** start DATASET SECTION **

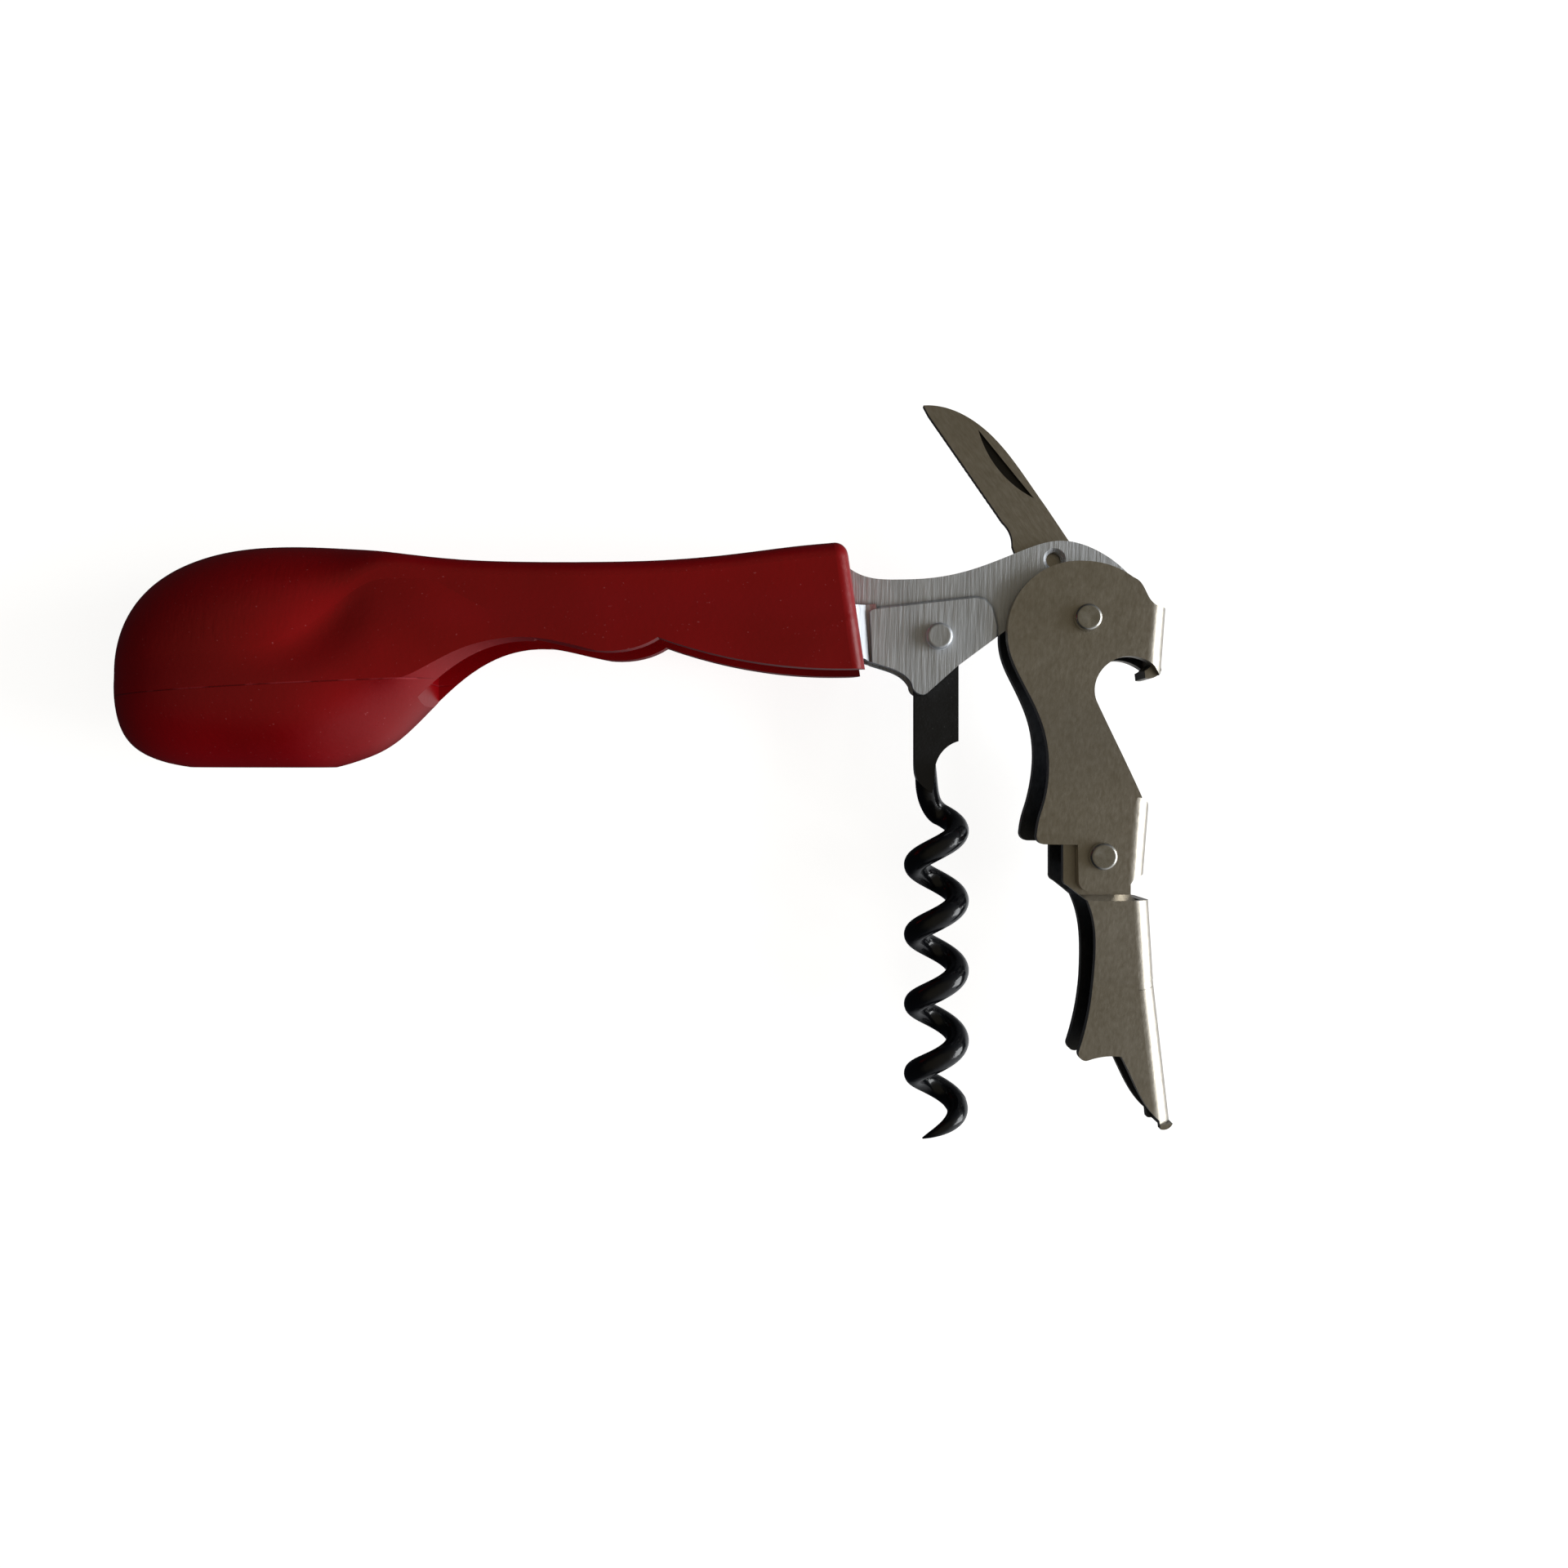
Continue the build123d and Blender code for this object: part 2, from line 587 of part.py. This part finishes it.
def build():
    """Every piece of the corkscrew, by the name of its node."""
    upper_shell, lower_shell = handle_shells()
    front_cheek = cheek()
    worm_head_at = PANEL_OUTER
    lever_head_at = 3.7 + HEAD_CLEARANCE
    hinge_head_at = 6.2 + HEAD_CLEARANCE
    worm_washer = washer(WORM_PIVOT, 2.6, SHANK_R, 1.02, 1.53)
    knife_washer = washer(LEVER_PIVOT, 4.0, SHANK_R, 0.52, 0.73)
    sleeve_half = 4.6 - LOWER_SHEET - 0.05
    pieces = {
        "handle_upper_shell": upper_shell,
        "handle_lower_shell": lower_shell,
        "front_cheek": front_cheek - detent_hole(),
        "back_cheek": mirror(front_cheek, Plane.XY),
        "tang_spacer": tang_spacer(),
        "worm": worm(),
        "worm_rivet": rivet(WORM_PIVOT, worm_head_at),
        "worm_washer_front": worm_washer,
        "worm_washer_back": mirror(worm_washer, Plane.XY),
        "foil_knife": knife(),
        "knife_washer_front": knife_washer,
        "knife_washer_back": mirror(knife_washer, Plane.XY),
        "lever_rivet": rivet(LEVER_PIVOT, lever_head_at),
        "upper_lever": upper_lever(),
        "lower_lever": lower_lever(),
        "hinge_rivet": rivet(HINGE, hinge_head_at),
        "hinge_sleeve": washer(HINGE, 2.2, SHANK_R, -sleeve_half, sleeve_half),
    }
    for place, x in TANG_RIVET_XS.items():
        pieces[f"tang_rivet_{place}"] = tang_rivet(x)
    return pieces


for name, piece in build().items():
    placed = PLACE * piece
    export_step(placed, f"parts/{name}.step")
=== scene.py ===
import json

import bpy
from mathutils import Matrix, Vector


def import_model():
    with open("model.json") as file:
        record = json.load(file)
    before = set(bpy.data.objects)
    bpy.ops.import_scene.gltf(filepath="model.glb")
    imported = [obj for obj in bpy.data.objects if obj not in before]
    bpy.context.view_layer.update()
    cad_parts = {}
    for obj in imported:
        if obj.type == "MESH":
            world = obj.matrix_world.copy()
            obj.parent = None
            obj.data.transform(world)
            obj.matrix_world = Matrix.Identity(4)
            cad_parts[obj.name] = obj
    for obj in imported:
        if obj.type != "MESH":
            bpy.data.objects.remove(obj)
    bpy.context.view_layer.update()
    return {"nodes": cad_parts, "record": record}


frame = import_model()

# The design's datum, in the middle of the corkscrew's thickness. The camera hangs over it and
# looks straight down. Lengths are in metres and lens sizes in millimetres.
DATUM = Vector((0.01889, -0.00178, 0.01055))
CAMERA_HEIGHT = 0.160
CAMERA_CLIP_START = 0.01
SENSOR = 36.0
LENS = 27.9

# The stage: a floor under the object, and one large window to the right.
FLOOR_REACH = 3.0
FLOOR_GLOW = 0.85
WINDOW_PLACE = (0.60, -0.04, 0.15)
WINDOW_AIM = Vector((0, 0, 0.01))
WINDOW_POWER = 2.6
WINDOW_SIZE = 0.40
WINDOW_COLOUR = (0.97, 0.99, 1.0)


# ---------------------------------------------------------------- node helpers
class Nodes:
    """A small helper that adds nodes to one tree and links them as it goes."""

    def __init__(self, tree):
        self.tree = tree
        tree.nodes.clear()

    def add(self, kind, settings=None, **inputs):
        node = self.tree.nodes.new(kind)
        for key, value in (settings or {}).items():
            setattr(node, key, value)
        for key, value in inputs.items():
            self.put(node, key.replace("_", " "), value)
        return node

    def put(self, node, name, value):
        socket = node.inputs[int(name)] if name.isdigit() else node.inputs[name]
        if isinstance(value, bpy.types.NodeSocket):
            self.tree.links.new(value, socket)
        else:
            socket.default_value = value

    def place(self):
        """Coordinates in the object's own frame, in metres."""
        return self.add("ShaderNodeTexCoord").outputs["Object"]

    def stretched(self, scale, angle=0.0):
        """The object's coordinates, turned about Z and scaled unevenly."""
        about_z = {"rotation_type": "Z_AXIS"}
        turned = self.add("ShaderNodeVectorRotate", about_z, Vector=self.place(), Angle=angle)
        return self.add("ShaderNodeMapping", Vector=turned.outputs[0], Scale=scale).outputs[0]

    def split(self, vector):
        """The sockets X, Y and Z of a vector."""
        return self.add("ShaderNodeSeparateXYZ", Vector=vector).outputs

    def noise(self, vector, scale, detail=3.0, rough=0.5):
        node = self.add(
            "ShaderNodeTexNoise", Vector=vector, Scale=scale, Detail=detail, Roughness=rough
        )
        return node.outputs["Fac"]

    def span(self, value, low, high, to_low=0.0, to_high=1.0, smooth=False):
        """Value taken from the span low to high over to the span to_low to to_high."""
        settings = {"interpolation_type": "SMOOTHSTEP"} if smooth else None
        ends = {"From_Min": low, "From_Max": high, "To_Min": to_low, "To_Max": to_high}
        return self.add("ShaderNodeMapRange", settings, Value=value, **ends).outputs[0]

    def maths(self, operation, first, second=0.0):
        node = self.add("ShaderNodeMath", {"operation": operation})
        self.put(node, "0", first)
        self.put(node, "1", second)
        return node.outputs[0]

    def mix(self, share, first, second):
        """The first colour, with this share of the second."""
        node = self.add("ShaderNodeMix", {"data_type": "RGBA"})
        self.put(node, "0", share)
        self.put(node, "6", first)
        self.put(node, "7", second)
        return node.outputs[2]

    def bump(self, height, strength, distance, normal=None):
        node = self.add("ShaderNodeBump", Height=height, Strength=strength, Distance=distance)
        if normal is not None:
            self.put(node, "Normal", normal)
        return node.outputs[0]

    def surface(self, **inputs):
        shader = self.add("ShaderNodeBsdfPrincipled", **inputs)
        out = self.add("ShaderNodeOutputMaterial")
        self.tree.links.new(shader.outputs[0], out.inputs[0])


def material(name):
    made = bpy.data.materials.new(name)
    made.use_nodes = True
    return made, Nodes(made.node_tree)


def rgb(red, green, blue):
    return (red, green, blue, 1.0)


def scaled(colour, factor):
    """The colour made lighter or darker, and held at full white."""
    return rgb(*[min(1.0, factor * share) for share in colour[:3]])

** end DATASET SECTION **

**PROBLEM REQUIREMENTS:** Go through the material above and output exactly the lines from the one containing "for name, piece" through the one containing "frame = import_model()".

**TASK ANSWER:**
for name, piece in build().items():
    placed = PLACE * piece
    export_step(placed, f"parts/{name}.step")
=== scene.py ===
import json

import bpy
from mathutils import Matrix, Vector


def import_model():
    with open("model.json") as file:
        record = json.load(file)
    before = set(bpy.data.objects)
    bpy.ops.import_scene.gltf(filepath="model.glb")
    imported = [obj for obj in bpy.data.objects if obj not in before]
    bpy.context.view_layer.update()
    cad_parts = {}
    for obj in imported:
        if obj.type == "MESH":
            world = obj.matrix_world.copy()
            obj.parent = None
            obj.data.transform(world)
            obj.matrix_world = Matrix.Identity(4)
            cad_parts[obj.name] = obj
    for obj in imported:
        if obj.type != "MESH":
            bpy.data.objects.remove(obj)
    bpy.context.view_layer.update()
    return {"nodes": cad_parts, "record": record}


frame = import_model()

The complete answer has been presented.